В этот момент в кабинет постучались. Она проглотила слюну, три раза медленно выдохнула и вдохнула, поправила на себе костюм — лимонно-желтого цвета, очень ей к лицу (собственно, и куплен-то костюм был накануне — она надеялась поразить Диму) — и пошла открывать.
— Тане опять плохо! — Давыдов, бледный, испуганный, стоял в дверях. Ни слова не говоря, Альфия повернулась, надела поверх костюма халат и пошла вместе с ним к Татьяне.
Ничего особенно плохого в состоянии Татьяны она не нашла.
— Ну, растревожил ее этот крест. — Она взяла из рук Давыдова крестик и внимательно его рассмотрела. — Он и в самом деле весьма необычный. Видите, какие острые формы? Все устремлены не книзу, а вверх. Профессор мой, убежденный фрейдист, утверждал, что фаллические символы подсознательно очень волнуют наших больных. — Она покосилась на Виталия: — Вы не находите?
Он взял у нее из рук крестик и спрятал в карман.
— Ничего я не нахожу. Зря я вообще с этими крестами связался.
— Ну почему?
Альфия включила все свое обаяние. Этот паршивец Сурин не изволил приехать, а зря. Он не получит с этой Полежаевой и доли такого удовольствия, которое мог бы получить с ней, Альфией. Даже от разговора, не говоря уже обо всем остальном! Что, собственно, знает и умеет эта девчонка?

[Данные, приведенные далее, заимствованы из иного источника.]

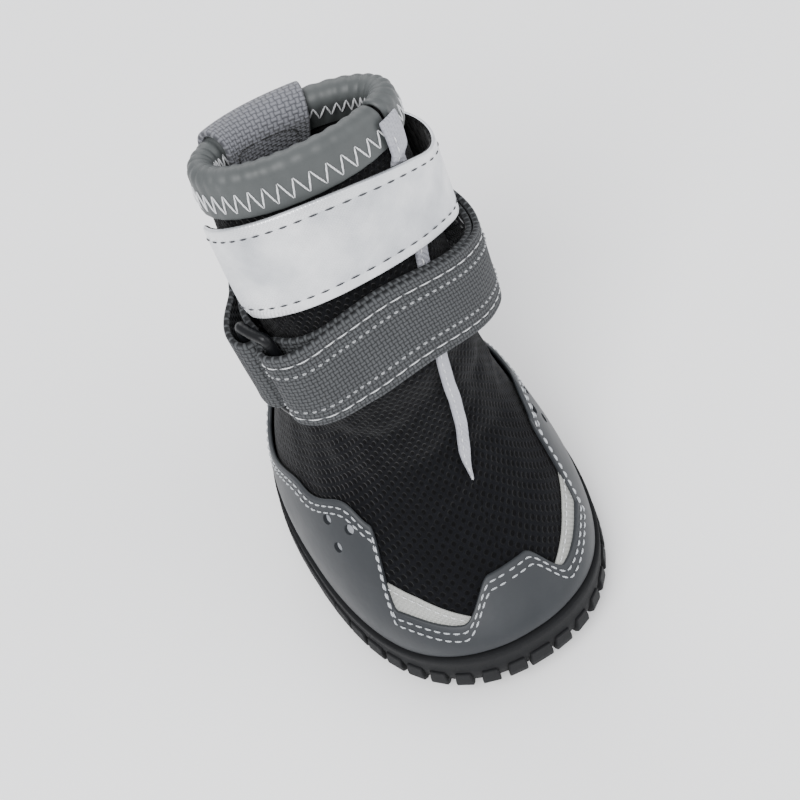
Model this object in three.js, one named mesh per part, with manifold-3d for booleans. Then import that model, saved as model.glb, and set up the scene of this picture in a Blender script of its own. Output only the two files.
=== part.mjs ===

— Разве вы никогда не замечали, — продолжала Альфия, проникновенно заглядывая в глаза Давыдову, — что в трагической истории страстей Христовых у большинства светских людей наибольшей популярностью пользуется несостоявшийся роман с Магдалиной, что отражено во множестве произведений искусства, в то время как матери особенно переживают страдания Марии, видевшей, как истязают ее сына? Верующие же озабочены идеей воскресения. При этом фаллический символ находится именно в идее вознесения, то есть устремления вверх какой-то силы. Если хотите, сила — это любовь. Разве не эта идея заключена в самой истории о Христе?
Виталий ничего не понял. Но тон Альфии, ее одушевленное, редкое по лепке лицо и успокоили его, и заставили восхититься.
«Какая женщина!» — невольно подумал он.
— Что касается вашей жены, разве вы не заметили, какой прогресс произошел в ее состоянии буквально в течение одних-двух суток? Еще позавчера ее речь была чрезвычайно бедна, мысли — самые примитивные, да и те она могла выразить с большим трудом…
Виталий припомнил Таню пару дней назад и согласился.
— Так вы думаете, с ней ничего страшного?
— Я же предупреждала вас, что болезнь развивается своим чередом. Этот быстрый прогресс, — задумалась Альфия, — несколько нетипичен, конечно, но мы будем наблюдать. Возвращайтесь к жене. Успокойте ее. Разговаривайте с ней о том, что ей приятно.
Отправила Давыдова, но сама не могла найти себе места.
Позвонила Бурыкину.
— Володя, ты не забыл, что я просила тебя посмотреть одну мою больную?
— Конечно, Алечка, не забыл. Посмотрю, когда ты меня позовешь.
— Может быть, сейчас? Ты свободен?
— Конечно, нет, но для тебя освобожусь, как только смогу.
— Тогда я тебя жду.
— А вечером пойдем ко мне?
Она хотела сказать «да», но внутреннее чувство справедливости не позволило. «Неправильно, если я использую Володю как средство для лечения своего разочарования. Я должна все-таки встретиться с Д. — так она теперь стала называть про себя Сурина. Не пойду к Володе!»
Бурыкин тоже испытал разочарование. Той ночью Альфия была так с ним мила, что он решил, что сумел склонить ее в свою пользу. К тому же он, в свои сорок три года, действительно решил жениться. Прежде неисправимый ловелас, теперь он рисовал себе картины заманчиво уютного семейного быта. Умную жену, прелестных детишек, совместные поездки на отдых, приятные вечера в красивом саду… Если он вытянет из Альфии согласие, не станет затягивать со свадьбой. Володя теперь считал, что инстинкт — великая вещь и понадобилось почти двадцать пять лет, чтобы у него проснулась потребность продолжить семейные традиции.